準優勝

 一気にチョウザメした。いや、興ざめした。あの胡散臭いインターネットの表紙で見つけていたのだが、今朝新聞で見てやはり本当の話だったんだと判り一気に関心がなくなった。恐らく僕の性格だったらこれからずっとその手のニュースに気をとられることはないだろう。恐らく狭い日本で同じような考えや印象を持ち行動に移す人は少なからずいると思う。  本人に罪はない。好きでひたすら練習を重ねた結果があの準優勝だったのだろう。むしろ美談だ。どのチャンネルを回しても彼の幼少時代の映像などが繰り返し流されていた。作った感じがなく素直に受け入れられる個性だった。
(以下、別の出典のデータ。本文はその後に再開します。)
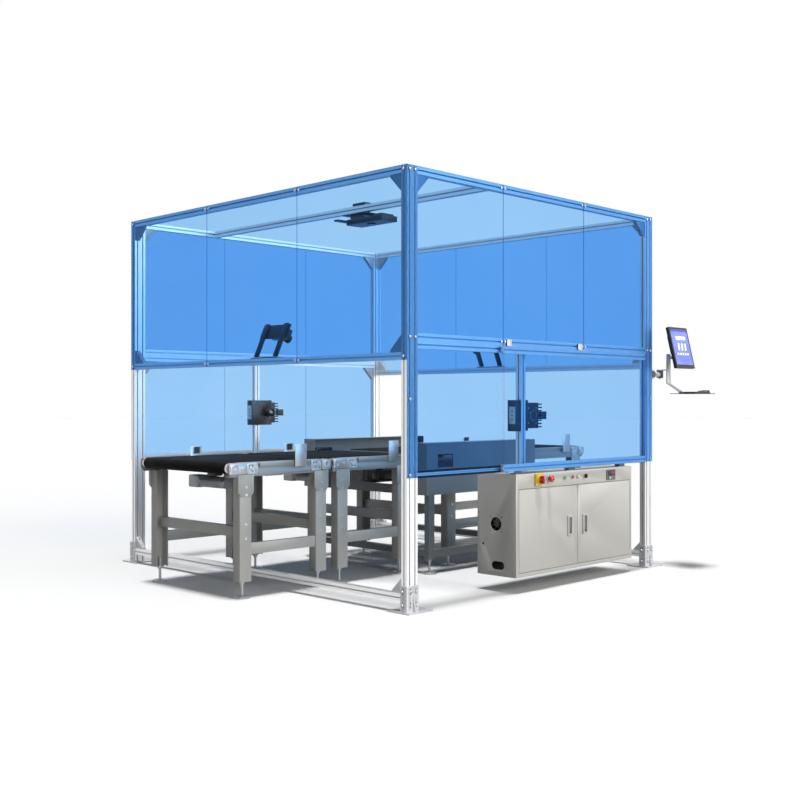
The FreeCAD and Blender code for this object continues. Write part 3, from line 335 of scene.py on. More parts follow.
MAT = {}
MAT["alu_z"] = aluminium("alu_posts", "z")
MAT["alu_xy"] = aluminium("alu_rails", "xy")
MAT["alu_x"] = aluminium("alu_door_rails", "x", 0.92)
MAT["alu_y"] = aluminium("alu_floor_rails", "y")
MAT["alu_zy"] = aluminium("alu_supports", "zy")
MAT["cast"] = finish_mat("cast_aluminium", (0.62, 0.63, 0.65, 1), 0.05, 0.48, metal=0.35, grain=1400, bump=0.35, depth=0.0003)
MAT["foot"] = finish_mat("foot_steel", (0.42, 0.43, 0.45, 1), 0.10, 0.36, metal=0.6, grain=700, bump=0.2, wear=0.4)
MAT["blue_front"] = tinted("blue_sheet_front", "y")
MAT["blue_end"] = tinted("blue_sheet_end", "x")
MAT["paint"] = finish_mat("conveyor_paint", rgb(184, 184, 180), 0.05, 0.42, 0.06, grain=1100, bump=0.30, depth=0.0003, wear=0.5,
                          dust=0.10, coat=0.05)
MAT["frame_paint"] = finish_mat("side_channel_paint", rgb(160, 163, 165), 0.06, 0.36, 0.07, metal=0.25, grain=900, bump=0.22, wear=0.5,
                                dust=0.08)
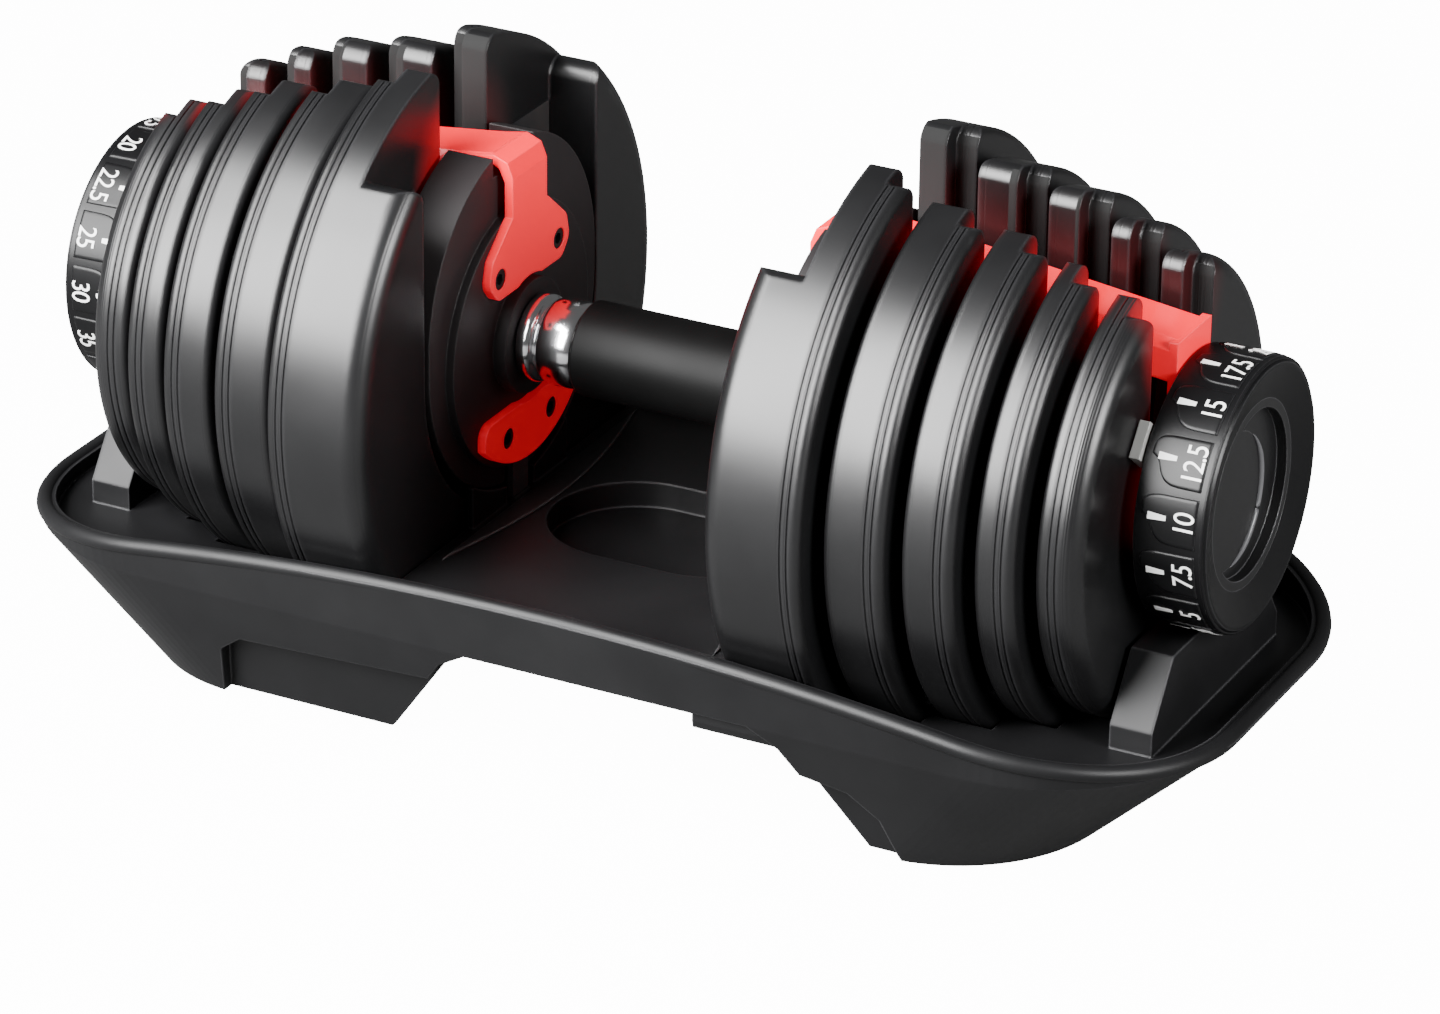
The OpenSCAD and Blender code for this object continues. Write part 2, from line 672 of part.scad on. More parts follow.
// ---- one module per part, then one line per part ---------------------------
module inner_guard_left() { left_side() inner_guard(); }
module inner_guard_right() { right_side() inner_guard(); }
module guard_cover_left() { left_side() guard_cover(); }
module guard_cover_right() { right_side() guard_cover(); }
module bracket_left() { left_side() bracket(); }
module bracket_right() { right_side() bracket(); }
module lower_bracket_left() { left_side() lower_bracket(); }
module lower_bracket_right() { right_side() lower_bracket(); }
module outer_guard_left() { left_side() outer_guard(); }
module outer_guard_right() { right_side() outer_guard(); }
module pointer_left() { left_side() pointer(); }
module pointer_right() { right_side() pointer(); }
module dial_left() { left_side() dial(); }
module dial_right() { right_side() dial(); }
module dial_cap_left() { left_side() dial_cap(); }
module dial_cap_right() { right_side() dial_cap(); }
module selector_tube_left() { left_side() selector_tube(); }
module selector_tube_right() { right_side() selector_tube(); }
module ferrule_left() { left_side() ferrule(); }
module ferrule_right() { right_side() ferrule(); }
module selector_disc_1_left() { left_side() selector_disc(0); }
module selector_disc_1_right() { right_side() selector_disc(0); }
module selector_disc_2_left() { left_side() selector_disc(1); }
module selector_disc_2_right() { right_side() selector_disc(1); }
module selector_disc_3_left() { left_side() selector_disc(2); }
module selector_disc_3_right() { right_side() selector_disc(2); }
module selector_disc_4_left() { left_side() selector_disc(3); }
module selector_disc_4_right() { right_side() selector_disc(3); }
module selector_disc_5_left() { left_side() selector_disc(4); }
module selector_disc_5_right() { right_side() selector_disc(4); }
module plate_1_cover_left() { color("dimgray") left_side() plate_cover(0); }
module plate_1_cover_right() { color("dimgray") right_side() plate_cover(0); }
module plate_2_cover_left() { color("dimgray") left_side() plate_cover(1); }
module plate_2_cover_right() { color("dimgray") right_side() plate_cover(1); }
module plate_3_cover_left() { color("dimgray") left_side() plate_cover(2); }
module plate_3_cover_right() { color("dimgray") right_side() plate_cover(2); }
module plate_4_cover_left() { color("dimgray") left_side() plate_cover(3); }
module plate_4_cover_right() { color("dimgray") right_side() plate_cover(3); }
module plate_5_cover_left() { color("dimgray") left_side() plate_cover(4); }
module plate_5_cover_right() { color("dimgray") right_side() plate_cover(4); }
module plate_1_core_left() { color("silver") left_side() plate_core(0); }
module plate_1_core_right() { color("silver") right_side() plate_core(0); }
module plate_2_core_left() { color("silver") left_side() plate_core(1); }
module plate_2_core_right() { color("silver") right_side() plate_core(1); }
module plate_3_core_left() { color("silver") left_side() plate_core(2); }
module plate_3_core_right() { color("silver") right_side() plate_core(2); }
module plate_4_core_left() { color("silver") left_side() plate_core(3); }
module plate_4_core_right() { color("silver") right_side() plate_core(3); }
module plate_5_core_left() { color("silver") left_side() plate_core(4); }
module plate_5_core_right() { color("silver") right_side() plate_core(4); }
module lock_left() { left_side() lock_plate(); }
module lock_right() { right_side() lock_plate(); }

tray();
tray_feet();
handle_shaft();
grip_tube();
grip_sleeve();
ferrule_left();
ferrule_right();
inner_guard_left();
inner_guard_right();
guard_cover_left();
guard_cover_right();
bracket_left();
bracket_right();
lower_bracket_left();
lower_bracket_right();
outer_guard_left();
outer_guard_right();
pointer_left();
pointer_right();
bracket_screws();
end_screws();
dial_left();
dial_right();
dial_cap_left();
dial_cap_right();
selector_tube_left();
selector_tube_right();
selector_disc_1_left();
selector_disc_1_right();
selector_disc_2_left();
selector_disc_2_right();
selector_disc_3_left();
selector_disc_3_right();
selector_disc_4_left();
selector_disc_4_right();
selector_disc_5_left();
selector_disc_5_right();
plate_1_cover_left();
plate_1_cover_right();
plate_2_cover_left();
plate_2_cover_right();
plate_3_cover_left();
plate_3_cover_right();
plate_4_cover_left();
plate_4_cover_right();
plate_5_cover_left();
plate_5_cover_right();
plate_1_core_left();
plate_1_core_right();
plate_2_core_left();
plate_2_core_right();
plate_3_core_left();
plate_3_core_right();
plate_4_core_left();
plate_4_core_right();
plate_5_core_left();
plate_5_core_right();
lock_left();
lock_right();
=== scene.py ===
# %% [markdown]
# An adjustable dumbbell in its storage tray.  Two heads of five plates sit
# on a steel handle, and a dial on each end picks how many plates come up.
# The solid parts arrive as a ready frame in metres, +X along the handle and
# +Z up.  This lesson dresses them: a material for each real finish, and the
# small parts that are quicker to shape here, such as the printed dial
# numbers, the petals round the dial and the rolled edge of the tray.

# %% Load the frame
import bpy, bmesh
from math import sin, cos, pi, radians, sqrt, atan2
from mathutils import Vector, Matrix


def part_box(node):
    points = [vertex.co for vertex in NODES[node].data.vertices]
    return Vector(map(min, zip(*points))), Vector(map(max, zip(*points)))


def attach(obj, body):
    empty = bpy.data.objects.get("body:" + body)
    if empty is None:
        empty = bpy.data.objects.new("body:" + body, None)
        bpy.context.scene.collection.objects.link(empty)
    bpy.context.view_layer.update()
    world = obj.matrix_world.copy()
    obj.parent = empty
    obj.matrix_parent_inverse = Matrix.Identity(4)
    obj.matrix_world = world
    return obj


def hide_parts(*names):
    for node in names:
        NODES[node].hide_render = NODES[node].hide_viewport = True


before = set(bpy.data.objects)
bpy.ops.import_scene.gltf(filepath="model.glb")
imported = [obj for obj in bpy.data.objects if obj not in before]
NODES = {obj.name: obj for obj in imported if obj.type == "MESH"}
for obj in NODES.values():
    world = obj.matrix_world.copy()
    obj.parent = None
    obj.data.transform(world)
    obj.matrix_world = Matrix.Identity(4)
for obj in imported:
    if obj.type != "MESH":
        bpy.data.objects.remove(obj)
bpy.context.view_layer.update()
MM = 0.001
SIDES = ("left", "right")

# %% [markdown]
# Colours are written as the hex values a screen shows.  A renderer works in
# linear light, so one function turns every hex value into linear numbers,
# and no colour is typed in any other way.

# %% One way to write a colour
def linear(hexa, alpha=1.0):
    out = []
    for i in (1, 3, 5):
        c = int(hexa[i:i + 2], 16) / 255
        out.append(c / 12.92 if c <= 0.04045 else ((c + 0.055) / 1.055) ** 2.4)
    return (*out, alpha)

print("mid grey is", round(linear("#808080")[0], 3), "in linear light")

# %% [markdown]
# A material is a small network of nodes.  One function adds a node of any
# kind, sets it up and links its inputs, which keeps each recipe short enough
# to read as a list of what the surface is made of.

# %% One way to add a node
def add(tree, kind, inputs=None, **settings):
    made = tree.nodes.new(kind)
    for name, value in settings.items():
        setattr(made, name, value)
    for name, value in (inputs or {}).items():
        if isinstance(value, bpy.types.NodeSocket):
            tree.links.new(value, made.inputs[name])
        else:
            made.inputs[name].default_value = value
    return made

def ramp(tree, fac, stops):
    made = add(tree, "ShaderNodeValToRGB", {"Fac": fac})
    bits = made.color_ramp.elements
    while len(bits) < len(stops):
        bits.new(0.5)
    for bit, (at, colour) in zip(bits, stops):
        bit.position, bit.color = at, colour
    return made.outputs["Color"]

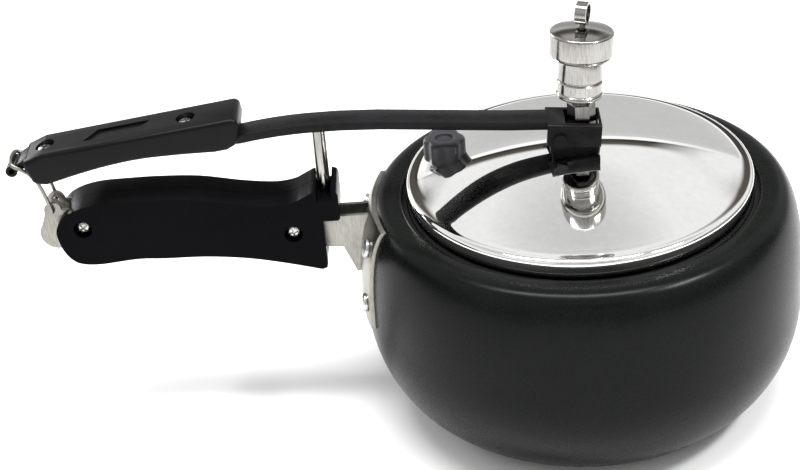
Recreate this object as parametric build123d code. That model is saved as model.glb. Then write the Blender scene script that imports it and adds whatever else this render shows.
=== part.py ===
from build123d import *
import math
import os

os.makedirs("parts", exist_ok=True)

# An inner-lid pressure cooker, in millimetres. +Z is up, the origin is the centre of the
# underside of the base, and both handles point towards -X.

# ---- pot ----
base_r = 62.0            # flat underside of the base
belly_r = 106.0          # widest outside radius
belly_z = 56.0           # height of the widest line
pot_height = 112.0       # top of the mouth lip
lip_outer_r = 91.5       # the mouth lip is flat from the mouth to here
mouth_r = 85.0
pot_wall = 3.25
shoulder_power = 2.6     # roundness of the shoulder: 2 is an ellipse, more is squarer

# ---- lid and seal ----
lid_r = 82.3             # outside radius of the raised part that shows in the mouth
lid_edge_z = 120.0       # height of the flat edge of the raised part
lid_wall = 1.8
lid_edge_round = 3.0
ridge_height = 14.5      # the crest above the edge, over the lid's centre
ridge_half = 78.0        # half length of the crest, and the reach of its slopes
seal_height = 3.4
seal_clearance = 0.1     # ring to lid wall
seal_width = 8.4
seal_bite = 0.05         # left between the ring and the lip

# ---- lever bar, post and grip ----
bar_width = 13.0
bar_thick = 4.0
yoke_top_z = 149.8
crown_x = -107.0         # highest point of the bowed bar
crown_z = 157.0
post_x = -121.3
post_r = 3.15
post_foot_z = 119.5
post_tenon_r = 2.2
post_tenon = 2.6
grip_in_x = -157.5       # inner end of the grip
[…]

あれだけ好意的な報道をシャワーのように浴びせられると多くの人がにわかファンになったのではないか。ここまでは良くあることで罪もないから問題はない。問題はこの後だ。彼が着ているユニフォームは例のハラクロという会社のものらしい。彼のおかげで名前が知れ渡ったお礼にかどうか知らないが、彼に1億円のボーナスを上げるらしい。会社が半分、オーナーが半分と言うから、さすがLサイズ、太っ腹だ。  実はこの日曜日に初めて僕はハラグロと言う店でズボンを買った。と言うことは僕のお金の一部が彼の元に行くってことだ。時間700円台で働いている多くの若者や外国人がいる一方で、テニスをしていたら1億円もらえる人がいる。いやあげれる人がいる。この不条理が僕は嫌いだ。もう十分稼いでいる人ではなく、もう十分失望している人々に配ったらどうだ。それもその行為を公表するのではなく、そっと。自給750円で13万3000時間働かなければ手に出来ないお金を、1万6000日働かなければ手に出来ないお金を、55年働かなければ手に出来ないお金を、こともなげに差し出せれる光景を想像させるのは残酷だ。この国はどの分野でも、せめて取り繕うこともせず、金目当ての「表無し」のすさんだ時代に入っている。